Consider the following illustration: In 1993, an American woman named Rita Lakeburg gave birth to Siamese twins. Doctors determined that if the twins – who were sharing critical internal organs – would remain joined together, both would die. The only option was to perform an operation which would kill one and save the other. But, argued the moralists, isn't that murder?

This decision stupefied doctors until they discovered a 1977 ruling by Rabbi Moshe Feinstein who had used Talmudic sources to present a clear and unambiguous ruling in a similar case.

Rabbi Feinstein had asked the doctors: "How do you intend to perform the surgery?" They told him: "We will save Baby-A, and kill Baby-B." Rabbi Feinstein then asked, "Could you reverse the procedure and achieve the same results – meaning, could you instead save Baby-B and kill Baby-A?" They answered: "No, Baby-A is the only one we can save."

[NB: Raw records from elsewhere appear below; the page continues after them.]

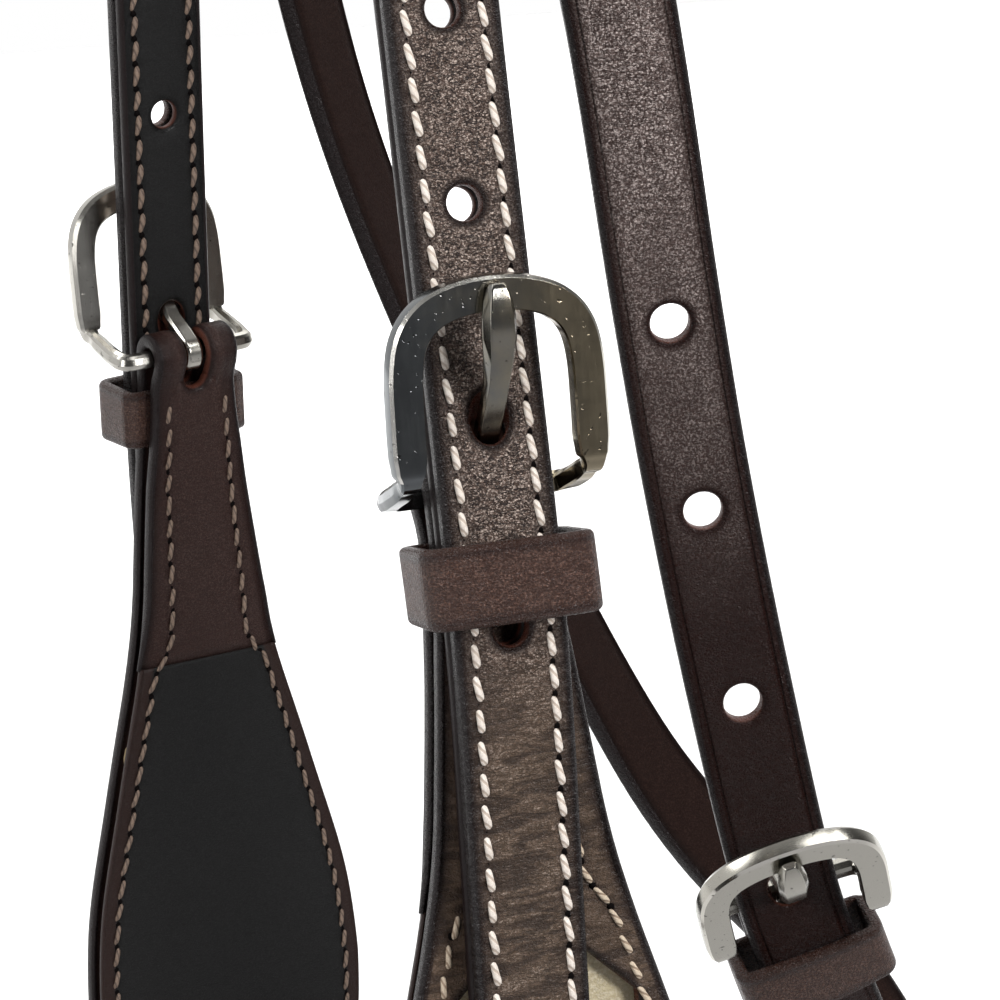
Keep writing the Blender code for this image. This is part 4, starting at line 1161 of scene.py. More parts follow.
for side, tag in ((1, "near"), (-1, "far")):
    build_bit_strap(side, tag)

# %% [markdown]
# ## The throatlatch
# One strap goes round the throat and over the poll behind the crown. It is a single ply with
# a creased line along each edge. Its line is a smooth curve through the points where it
# hangs, and each point also says which way the strap's face looks.

# %% The throat strap
THROAT_BESIDE = 0.0170
THROAT_START = 0.130
THROAT_BACK = 0.103
THROAT_DROP = 0.430
THROAT_BILLET = 0.062
THROAT_CHAPE = 0.046
THROAT_HOLE_STEP = 0.0300
THROAT_HOLE_RADIUS = 0.0029
THROAT_TONGUE_SLANT = 0.0017
THROAT_TONGUE_STRETCH = 1.20
THROAT_HOLES_UP = 3
THROAT_SLOT_UP = 0.0055
THROAT_HOLES_DOWN = 1
THROAT_TILT = math.radians(24.0)
THROAT_THICKEN = 0.070
THROAT_SHIFT = 0.250
THROAT_BAR_RUN = 0.2297
THROAT_TONGUE_UP = 0.0077
THROAT_ROUTE_SHARES = (
    ((0.860, 0.326, -0.483), (1.00, -0.27, 0.00)),
    ((0.742, 0.406, -0.591), (1.00, -0.27, 0.00)),
    ((0.686, 0.454, -0.657), (1.00, -0.27, 0.00)),
    ((0.676, 0.508, -0.733), (1.00, -0.27, 0.00)),
    ((0.565, 0.601, -0.817), (1.00, -0.27, -0.10)),
    ((0.395, 0.725, -0.889), (0.90, 0.05, -0.35)),
    ((0.191, 0.870, -0.949), (0.60, 0.20, -0.75)),
    ((-0.043, 0.998, -0.984), (0.05, 0.35, -0.90)),
    ((-0.339, 1.046, -0.960), (-0.45, 0.30, -0.80)),
    ((-0.573, 0.984, -0.911), (-0.75, 0.05, -0.50)),
    ((-0.757, 0.802, -0.852), (-0.80, -0.35, -0.20)),
    ((-0.878, 0.667, -0.785), (-0.75, -0.60, -0.05)),
    ((-0.960, 0.410, -0.630), (-0.70, -0.70, 0.00)),
    ((-1.007, 0.254, -0.492), (-0.75, -0.65, 0.00)),
)
ROUTE_STEPS = 6
ARCH_STEPS = 24
STRAIGHT_STEP = 0.012


def throat_route():
    """Points and outward ways round the throatlatch's line, from the near side down."""
    radius = MASTER_RADIUS
    scale = Vector((radius, THROAT_BACK, THROAT_DROP))
    knots = [(Vector((radius, THROAT_BESIDE, -THROAT_START)), Vector((1, 0, 0)))]
    for share, way in THROAT_ROUTE_SHARES:
        knots.append((Vector(share) * scale, Vector(way)))
    knots.append((Vector((-radius, THROAT_BESIDE, -THROAT_START)), Vector((-1, 0, 0))))
    rise = Vector((0, 0, THROAT_START / 3))
    knots = [(knots[0][0] + rise, knots[0][1])] + knots + [(knots[-1][0] + rise, knots[-1][1])]
    points, ways = [], []
    for k in range(1, len(knots) - 2):
        p0, p1, p2, p3 = (knots[k + j][0] for j in (-1, 0, 1, 2))
        for j in range(ROUTE_STEPS):
            u = j / ROUTE_STEPS
            points.append(curve_between(p0, p1, p2, p3, u))
            ways.append(knots[k][1] * (1 - u) + knots[k + 1][1] * u)
    for z in spread(-THROAT_START, -CROWN_IN - radius, STRAIGHT_STEP):
        points.append(Vector((-radius, THROAT_BESIDE, z)))
        ways.append(Vector((-1, 0, 0)))
    for k in range(1, ARCH_STEPS):
        angle = math.pi * k / ARCH_STEPS
        points.append(Vector((-radius * math.cos(angle), THROAT_BESIDE,
                              -CROWN_IN - radius + radius * math.sin(angle))))
        ways.append(Vector((-math.cos(angle), 0, math.sin(angle))))
    for z in spread(-CROWN_IN - radius, -THROAT_START, STRAIGHT_STEP)[:-1]:
        points.append(Vector((radius, THROAT_BESIDE, z)))
        ways.append(Vector((1, 0, 0)))
    return points, ways


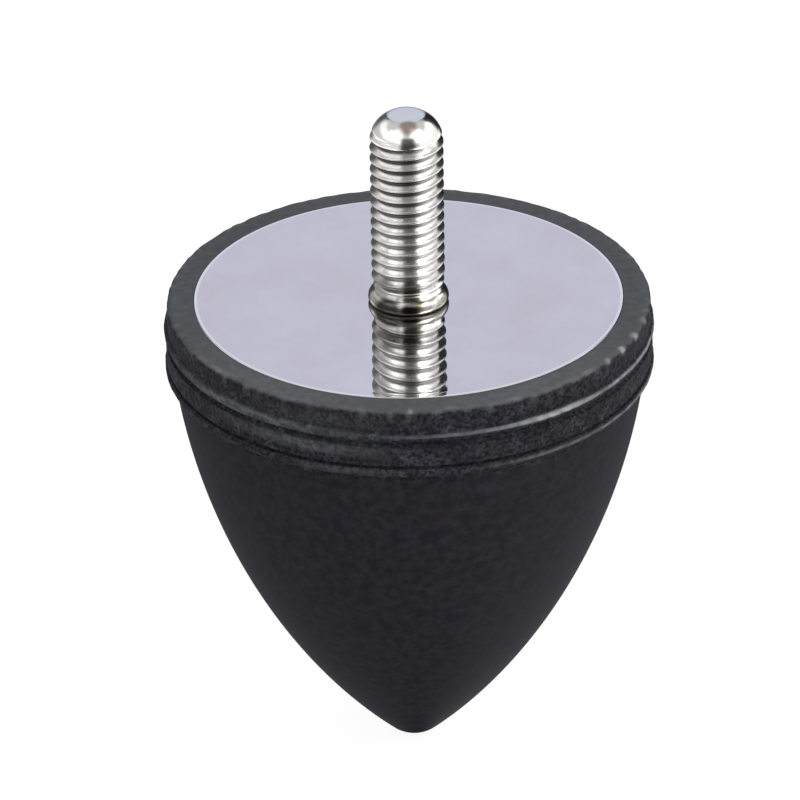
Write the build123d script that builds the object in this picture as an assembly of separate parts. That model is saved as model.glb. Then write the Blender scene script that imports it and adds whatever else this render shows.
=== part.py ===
from build123d import *

import os
from math import acos, asin, atan2, cos, hypot, pi, sin, sqrt

# Ogive rubber buffer: a moulded rubber nose bonded to a steel plate that carries a welded M8 stud.
# Millimetres. The origin is on the stud's axis, in the plane that the buffer is bolted up against.
# +Z runs along the stud and the rubber nose points down, along -Z.

# Steel plate
plate_diameter = 45.8
plate_thickness = 2.5
plate_land_width = 0.6    # flat ring that is left round the plate's edge
plate_dish_depth = 0.45   # the weld pulls the middle of the plate down by this much

# Rubber rim that wraps the plate's edge
rim_wall = 2.85           # rubber outside the plate, up to the upper band
rim_height = 7.8
rim_edge_round = 0.6
upper_band_height = 2.45
middle_band_step = 0.2    # how far the middle band stands outside the upper one
bead_rise = 0.35          # crest of each bead, outside the upper band
bead_width = 1.05
groove_sink = 0.4         # floor of each groove, inside the middle band
upper_groove_width = 0.7
lower_groove_width = 0.4

# Rubber nose
nose_length = 54.0        # from the mounting plane to the tip
nose_step = 0.7           # how far the nose starts inside the middle band
nose_arc_radius = 74.6
nose_tip_radius = 4.15

# Stud, with the flange and plain neck that stud welding leaves at its foot
stud_length = 21.3        # above the mounting plane
thread_diameter = 7.8     # crests of a rolled M8 thread
end_flat_diameter = 4.0
end_height = 3.0          # of the arc that rounds the stud's end
flange_diameter = 8.6
flange_foot_diameter = 7.8    # on the plate, below the flange's widest ring
flange_ring_height = 0.5
flange_height = 1.5
neck_diameter = 7.4
neck_length = 1.65
weld_seat_margin = 0.2    # flat seat on the plate, outside the flange

plate_radius = plate_diameter / 2
flange_radius = flange_diameter / 2
seat_radius = flange_radius + weld_seat_margin
upper_band_radius = plate_radius + rim_wall
middle_band_radius = upper_band_radius + middle_band_step
dish_edge_radius = plate_radius - plate_land_width
dish_sphere_radius = (dish_edge_radius**2 + plate_dish_depth**2) / (2 * plate_dish_depth)


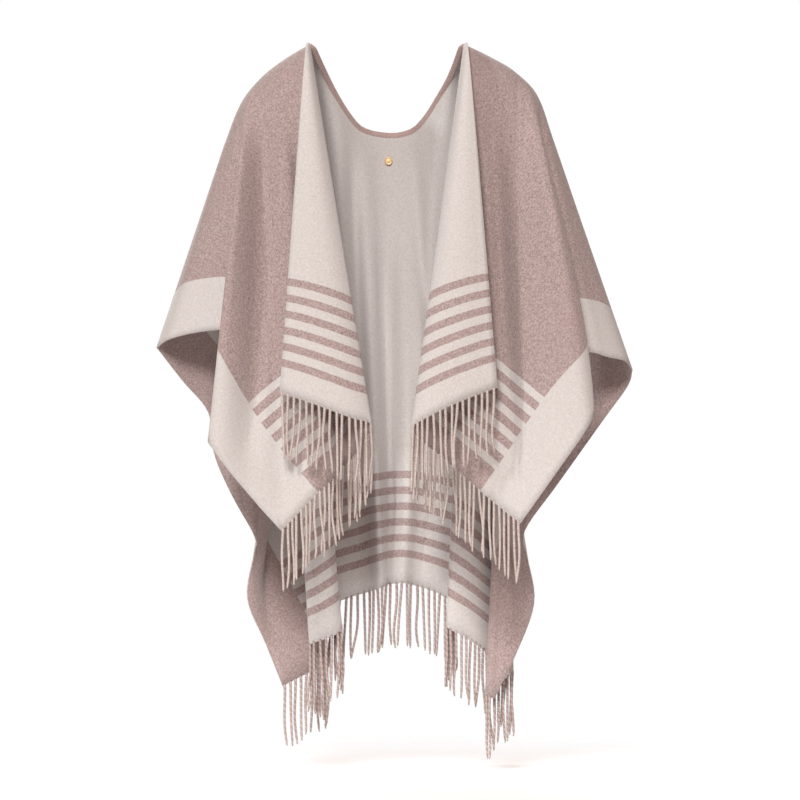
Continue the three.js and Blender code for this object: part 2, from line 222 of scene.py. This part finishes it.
creases = {  # softer than the folds: x and z of its head and foot, half width, push to the back
    "front": [
        (-166, -90, -192, -540, 18, 13),
        (-202, -90, -238, -430, 11, -5),
        (146, -90, 172, -520, 13, 15),
        (212, -110, 262, -470, 16, -5),
    ],
    "back": [
        (-52, -150, -26, -700, 11, 18),
        (-32, -150, -8, -720, 9, -10),
        (34, -120, 58, -400, 9, 12),
        (-5, -290, 6, -640, 9, 14),
        (20, -250, 30, -640, 10, -8),
    ],
}

creaseStops = {  # creases grow from none at the first value to whole at the second
    "neckline": (0, -40),  # along the shoulder
    "sleeve": (130, 110),
    "lapel": (15, 35),
    "head": (-0.09, 0.21),  # share of the crease's length
    "foot": (1.25, 0.9),
}


def foldTable(face, side):
    return (frontFolds if face == "front" else backFolds)[side]


def hermite(a, b, slopeA, slopeB, t):
    return (
        (2 * t**3 - 3 * t**2 + 1) * a
        + (t**3 - 2 * t**2 + t) * slopeA
        + (3 * t**2 - 2 * t**3) * b
        + (t**3 - t**2) * slopeB
    )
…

At which point, Rabbi Feinstein told them to go ahead and perform the surgery. Why? Because according to Jewish law, if one person is directly threatening to kill another, then it is morally correct to stop them. In this case, Rabbi Feinstein ruled that the very existence of Baby-B was threatening the life of Baby-A, which gave Baby-B the status of a killer (albeit unintentional). Therefore, Baby-A could, so to speak, stop his killer.

While the medical and halachic factors are far too detailed to derive any general rules, this story still illustrates the power of Torah to illuminate the world.

The Talmud notes that the windows in the Holy Temple were of an unusual construction. Usually, windows are built wider on the inside wall and narrower on the outside wall, in order to bathe more light to the interior. At the Temple, however, the reverse was true: the windows were narrower on the inside and wider on the outside – because from the Temple, spiritual light shown outward to illuminate the entire world. This is what the prophet Isaiah meant in referring to the Jewish people a "Light Unto the Nations" (Isaiah 42:6).

Who taught the world morals and ethics, if not the Jews? Certainly not Sparta, not Athens, not the Romans, nor the Persians. Imagine a warrior on his way to pillage. On what philosophical basis he is permitted to attack? His answer: "I am stronger and might makes right!"

The ones who taught the world that "might does not make right" were the Jews. Our Torah and prophets gave the Western world the concepts of love your neighbor, universal education, and all people are created equal. The Liberty Bell carries the verse in Leviticus "proclaim liberty throughout the land," and the United Nations building is inspired by Isaiah's vision of "they will beat their swords into plowshares."

The Eternal Message

In this week's parsha, the Midrash quotes God telling Aaron the High Priest: "Lighting the Menorah will be your eternal contribution." The commentators ask: Lighting the Menorah was done only while the Temple was standing. So what does it mean that "lighting the Menorah is eternal?"

The answer is that the truths we glean from Torah are eternal. The truth of Torah is precious today more than ever, as society grows increasingly desperate for direction. In a world full of ethical issues like cloning, euthanasia and the homeless, Torah is our outside, objective standard. It gives direction and is a hedge against extremism, illuminating the delicate middle path of logic and reason.